Everything from the first line of the records to the line containing "import Module from 'manifold-3d';", inclusive, is to be extracted exactly, and nothing more.

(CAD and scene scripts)
--- --- ---

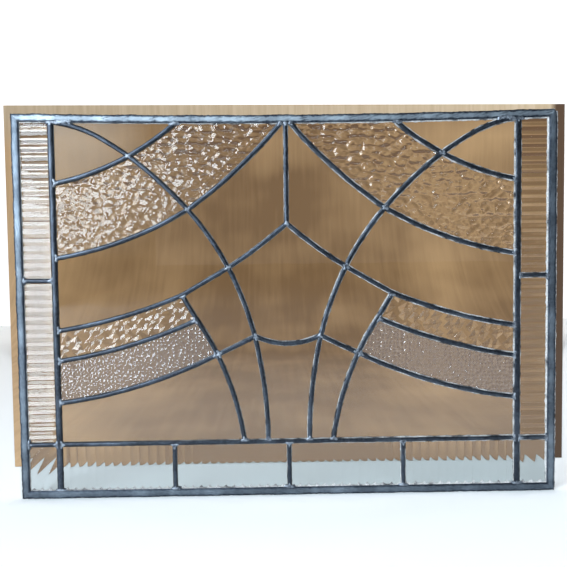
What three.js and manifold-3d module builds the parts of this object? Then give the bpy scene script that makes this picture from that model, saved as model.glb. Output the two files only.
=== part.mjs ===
// A leadlight panel: clear, reeded, hammered, shard and stippled glass held in soldered lead came.
// Millimetres. +X runs to the right, +Z up, and the front faces -Y. The origin is on the underside
// of the bottom border, in the middle of its length and of the panel's thickness.
import * as THREE from 'three';
import { mergeVertices } from 'three/addons/utils/BufferGeometryUtils.js';
import Module from 'manifold-3d';

const wasm = await Module();
wasm.setup();

// The panel. Its top border hangs a little at the middle.
const WIDTH = 640;
const HEIGHT = 456.5;
const TOP_SAG = 4.5;
const THICKNESS = 6.8;

// Lead came: two leaves, front and back, joined by a web. The glass sits in the groove between them.
const GROOVE = 4.2;
const WEB = 1.5;
const LEAF_EDGE = 0.5;
const CREST = THICKNESS / 2;
const LOW_CREST = CREST - 0.1;
const LINE_WIDTH = 5.2;
const POST_WIDTH = 7.2;
const BORDER_WIDTH = 9.5;
const BORDER_WEB = 3.5;
const BORDER_BEVEL = 0.5;
const GAP = 0.3;

// Glass. The pane's edge stands clear of the web, and a reed's crest clear of the leaves.
const EDGE_CLEARANCE = 0.65;
const CLEAR_THICKNESS = 3;
const TEXTURED_THICKNESS = 3.4;
const REEDED_THICKNESS = 3.6;
const REED_PITCH = 10;
const REED_HEIGHT = 0.8;
const REED_STEPS = 3;

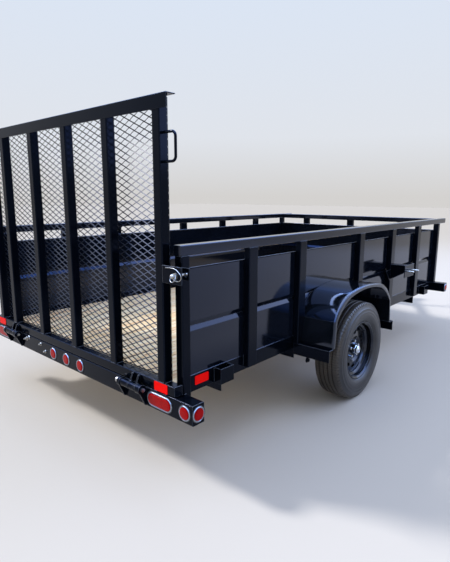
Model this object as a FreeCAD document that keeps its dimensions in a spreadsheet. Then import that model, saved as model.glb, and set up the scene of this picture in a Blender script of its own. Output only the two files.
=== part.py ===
import FreeCAD, Part

import Sketcher
import math
import os
import re

# Single-axle utility trailer with solid steel sides and a tall mesh ramp gate.
# +X points forward to the coupler, +Y to the left and +Z up. The origin is on the ground,
# under the middle of the whole trailer's length and width. All sizes are in millimetres.

doc = FreeCAD.newDocument("UtilityTrailer")
sheet = doc.addObject("Spreadsheet::Sheet", "Dims")

driving = {
    # bed and frame
    "bedLength": 3658.0, "bedWidth": 2006.0, "frameBottom": 427.0, "frameLeg": 88.9,
    "frameFlange": 50.8, "angleThick": 4.8, "tubeSize": 50.8, "tubeWall": 3.2,
    "tubeRound": 5.0, "boardThick": 38.0, "boardWidth": 184.0, "boardCount": 10.0,
    "boardEdge": 3.0, "boardEnd": 1.0, "crossLeg": 76.2, "crossFlange": 50.8,
    "crossFirst": 313.0, "crossPitch": 709.0, "postBottom": 450.0, "sillLift": 25.0,
    # sides
    "railTop": 1178.5, "panelTop": 1063.7, "panelThick": 2.5, "beadDepth": 10.0,
    "beadHeight": 50.0, "beadCentre": 770.0, "uprightWidth": 76.2, "uprightDepth": 38.1,
    "railRearReach": 5.0, "railFrontReach": 160.0, "pocketLong": 104.0, "pocketDeep": 50.0,
    "pocketTall": 85.0, "pocketInset": 254.0, "pocketWall": 4.8, "frontPitch": 600.0,
    # bumper and lamps
    "bumperTop": 452.0, "bumperHeight": 101.6, "bumperDepth": 76.2, "bumperReach": 121.0,
    "ovalLong": 184.0, "ovalTall": 76.0, "ovalInset": 233.5, "roundRing": 76.0,
    "ringWide": 8.0, "ringProud": 5.0, "lensProud": 8.0, "lensPlay": 0.3,
    "markerInset": 53.0, "idPitch": 160.0, "frontBarReach": 116.0,
    "reflectorLong": 98.0, "reflectorTall": 47.0, "reflectorThick": 3.0,
    "sideReflectorX": 112.0, "sideReflectorDrop": 12.0, "reflectorInset": 50.0,
    "reflectorLift": 1.0,
    # gate
    "gateTop": 1837.0, "gateInset": 71.0, "gatePitch": 400.0, "gateLift": 5.0,
    "gateRailInset": 18.0, "gateAngleLeg": 63.5, "gateGap": 8.0,
    "meshThick": 3.0, "meshWide": 122.0, "meshTall": 62.0, "meshStrand": 9.0, "meshLap": 4.0,
    "hingeBack": 27.0, "hingeDrop": 9.0, "hingePin": 19.0, "hingePlay": 0.05, "hingeGap": 2.0,
    "hingeRight": 790.0, "hingeLeft": 600.0, "bossSize": 50.0, "bossLong": 35.0,
    "outerBossLong": 20.0, "earThick": 9.5, "earMargin": 4.0, "earFoot": 8.0,
    "sleeveOuter": 42.0, "sleeveLength": 126.0, "sleeveRing": 44.0, "strapInset": 8.0,
    "strapPitch": 50.0, "pinHead": 30.0, "pinHeadLong": 26.0, "pinTail": 10.0,
    "handleTop": 1677.0, "handleTall": 126.0, "handleReach": 78.0, "handleRod": 13.0,
    "handleBend": 22.0, "latchZ": 1048.0, "latchTall": 82.0, "latchEdge": 34.5,
    "latchPin": 12.7, "latchThick": 6.0, "latchReach": 23.5, "latchHole": 24.0,
    "latchTail": 26.0, "latchCollar": 28.0, "latchCollarLong": 8.0, "lugTall": 60.0,
    # wheels, axle and springs
    "axleX": 1498.0, "tyreOuter": 686.0, "tyreSection": 203.0, "tyreBulge": 62.0,
    "rimSeat": 381.0, "rimFlange": 408.0, "rimWidth": 168.0, "seatInset": 10.0,
    "shoulderIn": 12.0, "shoulderDown": 18.0, "treadIn": 32.0, "beadPlay": 0.3,
    "discOut": 18.0, "discThick": 6.0, "hubPlay": 0.06,
    "trackOut": 155.1, "nutCircle": 114.3, "nutSize": 21.0, "nutLong": 22.0,
    "ventCircle": 252.0, "ventLong": 44.0, "ventWide": 32.0, "ventCount": 10.0,
    "beamSize": 60.3, "beamInset": 92.0, "spindleSize": 38.0, "spindleReach": 20.0,
    "springSpan": 640.0, "springWidth": 44.5, "leafThick": 6.4, "eyeDrop": 62.0,
    "eyeOuter": 30.0, "hangerLong": 48.0, "hangerThick": 6.4, "hangerDrop": 20.0,
    "clampRod": 11.0, "clampPlay": 0.5, "clampTail": 22.0, "tieLong": 100.0,
    "tieSide": 15.0, "tieThick": 9.5,
    # fenders and spare mount
    "fenderWidth": 260.0, "fenderThick": 2.5, "fenderHalf": 440.0, "fenderTop": 812.0,
    "fenderLip": 24.0, "fenderRoll": 12.0, "kneeIn": 14.0, "kneeUp": 170.0, "turnIn": 75.0,
    "turnDrop": 92.0, "crownIn": 190.0, "crownDrop": 26.0, "supportTop": 464.0,
    "supportLeg": 76.2, "supportFlange": 50.8, "supportPlay": 3.0, "spareX": 2466.5,
    "armReach": 140.0, "armDrop": 8.0, "armOuter": 48.0, "armInner": 130.0,
    "braceLong": 92.0, "braceTall": 104.0, "spareZ": 788.0, "sparePlateLong": 203.0,
    "sparePlateTall": 104.0, "sparePlateThick": 6.4, "studPitch": 108.7, "studSize": 12.7,
    "studLong": 58.0,
    # tongue, coupler and jack
    "tongueReach": 1230.0, "tongueLeg": 76.2, "tongueFlange": 41.0, "tongueThick": 5.2,
    "tongueSpread": 850.0, "tongueNose": 48.0, "couplerLong": 250.0, "couplerWidth": 92.0,
    "wingLong": 150.0, "wingThick": 5.0, "ballSize": 50.8, "ballPlay": 0.6, "ballRise": 26.0,
    "leverWide": 24.0, "jackTube": 57.2, "jackInner": 50.8, "jackPlay": 0.06,
    "jackBack": 470.0, "jackTop": 868.0, "jackOut": 200.0, "jackStart": 6.0,
    "jackCap": 14.0, "jackPlateLong": 180.0, "jackPlateThick": 9.5, "crankRise": 34.0,
    "crankLong": 150.0, "crankWide": 16.0, "crankThick": 8.0, "crankGrip": 26.0,
    "gripLong": 80.0, "footThick": 12.0, "footLong": 160.0, "footWide": 110.0,
}
for row, (alias, number) in enumerate(driving.items(), 1):
    sheet.set("A%d" % row, alias)
    sheet.set("B%d" % row, repr(number))
    sheet.setAlias("B%d" % row, alias)
doc.recompute()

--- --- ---

§ **Reply**:
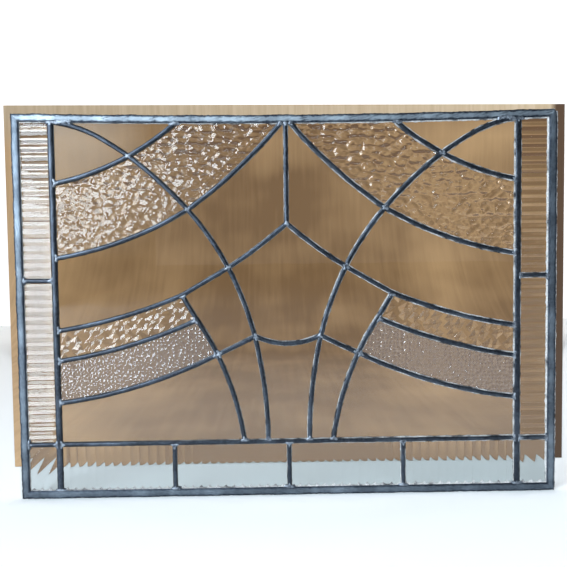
What three.js and manifold-3d module builds the parts of this object? Then give the bpy scene script that makes this picture from that model, saved as model.glb. Output the two files only.
=== part.mjs ===
// A leadlight panel: clear, reeded, hammered, shard and stippled glass held in soldered lead came.
// Millimetres. +X runs to the right, +Z up, and the front faces -Y. The origin is on the underside
// of the bottom border, in the middle of its length and of the panel's thickness.
import * as THREE from 'three';
import { mergeVertices } from 'three/addons/utils/BufferGeometryUtils.js';
import Module from 'manifold-3d';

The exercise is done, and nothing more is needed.